• [EXERCISE DETAILS]
Select the lines that hold the word "bodies" and copy each one.

━━━━━ DATA SECTION ━━━━━

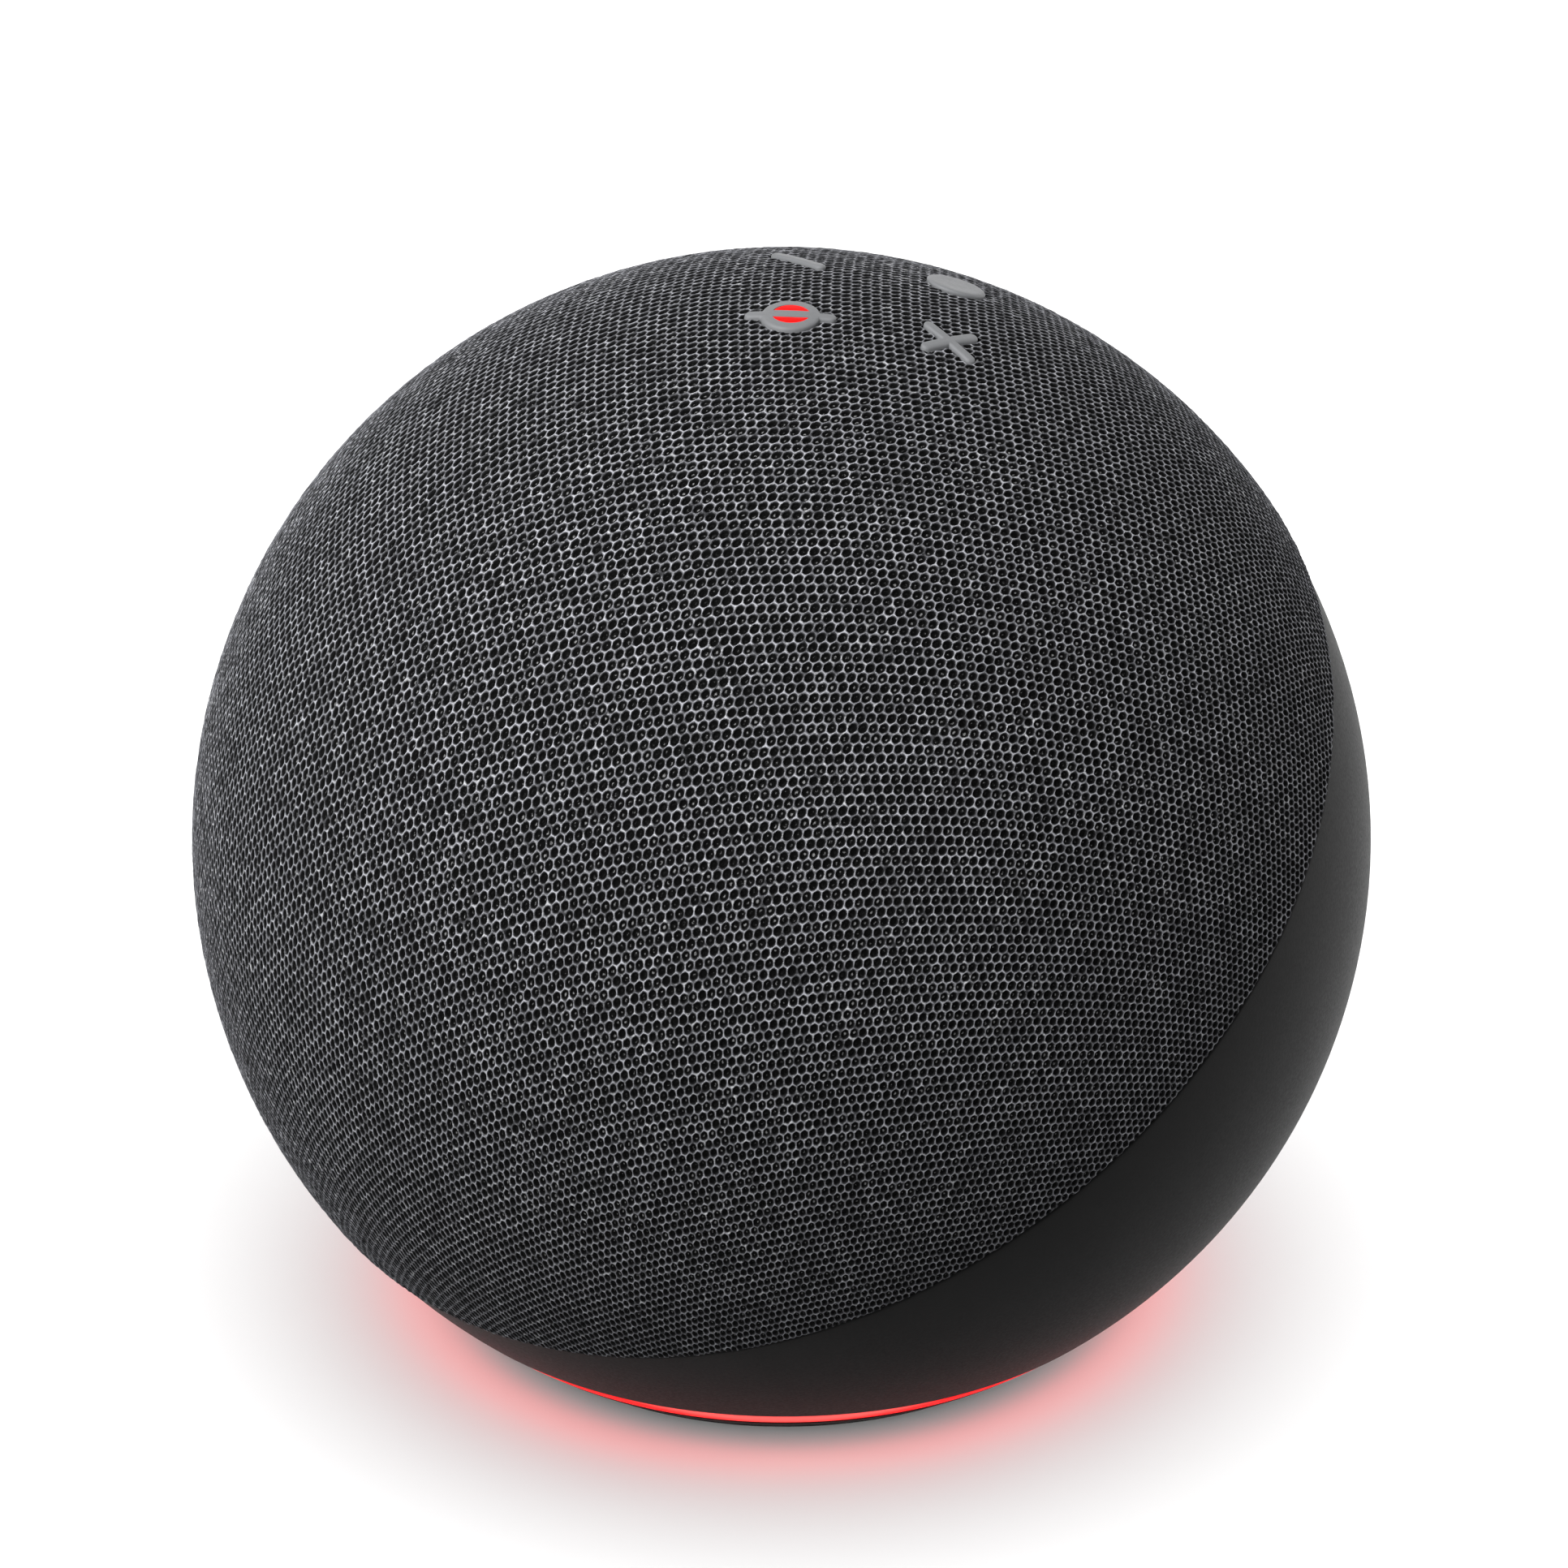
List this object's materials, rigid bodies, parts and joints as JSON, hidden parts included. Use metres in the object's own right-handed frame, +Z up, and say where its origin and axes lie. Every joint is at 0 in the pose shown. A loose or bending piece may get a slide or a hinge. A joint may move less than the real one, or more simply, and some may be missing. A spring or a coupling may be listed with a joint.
{
  "type": "smart speaker",
  "caption": "Ball-shaped smart speaker: knitted cover over the front and top, plastic shell behind and below, keys on top, light ring and rubber foot underneath.",
  "frame": {"origin": "middle of the resting face under the rubber foot", "axes": "+Z up, -Y the front that the covered side faces, +X the right side as a person facing the front sees it"},
  "size_m": [0.1432, 0.1429, 0.1334],
  "materials": {
    "knit_fabric": "open hexagonal knit of charcoal melange yarn",
    "charcoal_shell": "fine matte moulded plastic",
    "red_light_guide": "clear light guide lit red from inside",
    "black_rubber": "matte moulded rubber",
    "grey_keys": "satin soft-touch key caps",
    "circuit_board": "green solder mask on glass fibre",
    "plated_steel": "zinc plated",
    "dark_steel": "black coated pressed steel",
    "ferrite": "sintered magnet",
    "aluminium_fins": "extruded, anodised",
    "brass_insert": "machined",
    "copper_coil": "enamelled copper wire winding",
    "black_cone": "pressed fibre pulp",
    "amber_spider": "resin-set woven cloth",
    "amber_film": "polyimide film",
    "black_plastic": "moulded plastic"
  },
  "bodies": {
    "housing": {"audio_jack": "black_plastic", "baffle": "black_plastic", "baffle_screw_1": "plated_steel", "baffle_screw_2": "plated_steel", "baffle_screw_3": "plated_steel", "baffle_screw_4": "plated_steel", "base_plate": "black_plastic", "base_screw_1": "plated_steel", "base_screw_2": "plated_steel", "base_screw_3": "plated_steel", "base_screw_4": "plated_steel", "button_board": "circuit_board", "button_frame": "black_plastic", "button_ribbon_cable": "amber_film", "fabric_clamp_ring": "black_plastic", "fabric_cover": "knit_fabric", "grille": "black_plastic", "heat_sink": "aluminium_fins", "led_board": "circuit_board", "light_ring": "red_light_guide", "main_board": "circuit_board", "microphone_1": "plated_steel", "microphone_2": "plated_steel", "microphone_3": "plated_steel", "microphone_4": "plated_steel", "power_jack": "black_plastic", "rear_shell": "charcoal_shell", "rubber_foot": "black_rubber", "speaker_enclosure": "black_plastic", "switch_action": "dark_steel", "switch_mute": "dark_steel", "switch_volume_down": "dark_steel", "switch_volume_up": "dark_steel", "tripod_insert": "brass_insert", "tweeter_left_frame": "black_plastic", "tweeter_left_magnet": "ferrite", "tweeter_right_frame": "black_plastic", "tweeter_right_magnet": "ferrite", "wifi_antenna": "circuit_board", "woofer_basket": "dark_steel", "woofer_gasket": "black_rubber", "woofer_magnet": "ferrite", "woofer_screw_1": "plated_steel", "woofer_screw_2": "plated_steel", "woofer_screw_3": "plated_steel", "woofer_screw_4": "plated_steel", "woofer_spider": "amber_spider", "woofer_surround": "black_rubber", "woofer_top_plate": "plated_steel", "woofer_yoke": "plated_steel"},
    "volume_up": {"volume_up_button": "grey_keys"},
    "volume_down": {"volume_down_button": "grey_keys"},
    "action_key": {"action_button": "grey_keys"},
    "mute_key": {"mute_button": "grey_keys", "mute_light_lens": "red_light_guide"},
    "woofer_diaphragm": {"woofer_cone": "black_cone", "woofer_dust_cap": "black_cone", "woofer_voice_coil": "copper_coil"},
    "tweeter_left_diaphragm": {"tweeter_left_dome": "black_cone"},
    "tweeter_right_diaphragm": {"tweeter_right_dome": "black_cone"}
  },
  "joints": [
    {"name": "volume_up_press", "type": "slide", "parent": "housing", "child": "volume_up", "axis": [0, -0.2036, -0.979], "range_m": [0, 0.0007], "stiffness_N_per_m": 1000},
    {"name": "volume_down_press", "type": "slide", "parent": "housing", "child": "volume_down", "axis": [0, -0.2036, -0.979], "range_m": [0, 0.0007], "stiffness_N_per_m": 1000},
    {"name": "action_press", "type": "slide", "parent": "housing", "child": "action_key", "axis": [0, -0.2036, -0.979], "range_m": [0, 0.0007], "stiffness_N_per_m": 1000},
    {"name": "mute_press", "type": "slide", "parent": "housing", "child": "mute_key", "axis": [0, -0.2036, -0.979], "range_m": [0, 0.0007], "stiffness_N_per_m": 1000},
    {"name": "woofer_travel", "type": "slide", "parent": "housing", "child": "woofer_diaphragm", "axis": [0, -0.5606, 0.8281], "range_m": [-0.003, 0.003], "stiffness_N_per_m": 1500, "deforming": ["woofer_surround", "woofer_spider"]},
    {"name": "tweeter_left_travel", "type": "slide", "parent": "housing", "child": "tweeter_left_diaphragm", "axis": [-0.5649, -0.8067, 0.1736], "range_m": [-0.0003, 0.0003], "stiffness_N_per_m": 600},
    {"name": "tweeter_right_travel", "type": "slide", "parent": "housing", "child": "tweeter_right_diaphragm", "axis": [0.5649, -0.8067, 0.1736], "range_m": [-0.0003, 0.0003], "stiffness_N_per_m": 600}
  ]
}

━━━━━

• [FINAL RESULT]
List this object's materials, rigid bodies, parts and joints as JSON, hidden parts included. Use metres in the object's own right-handed frame, +Z up, and say where its origin and axes lie. Every joint is at 0 in the pose shown. A loose or bending piece may get a slide or a hinge. A joint may move less than the real one, or more simply, and some may be missing. A spring or a coupling may be listed with a joint.
  "bodies": {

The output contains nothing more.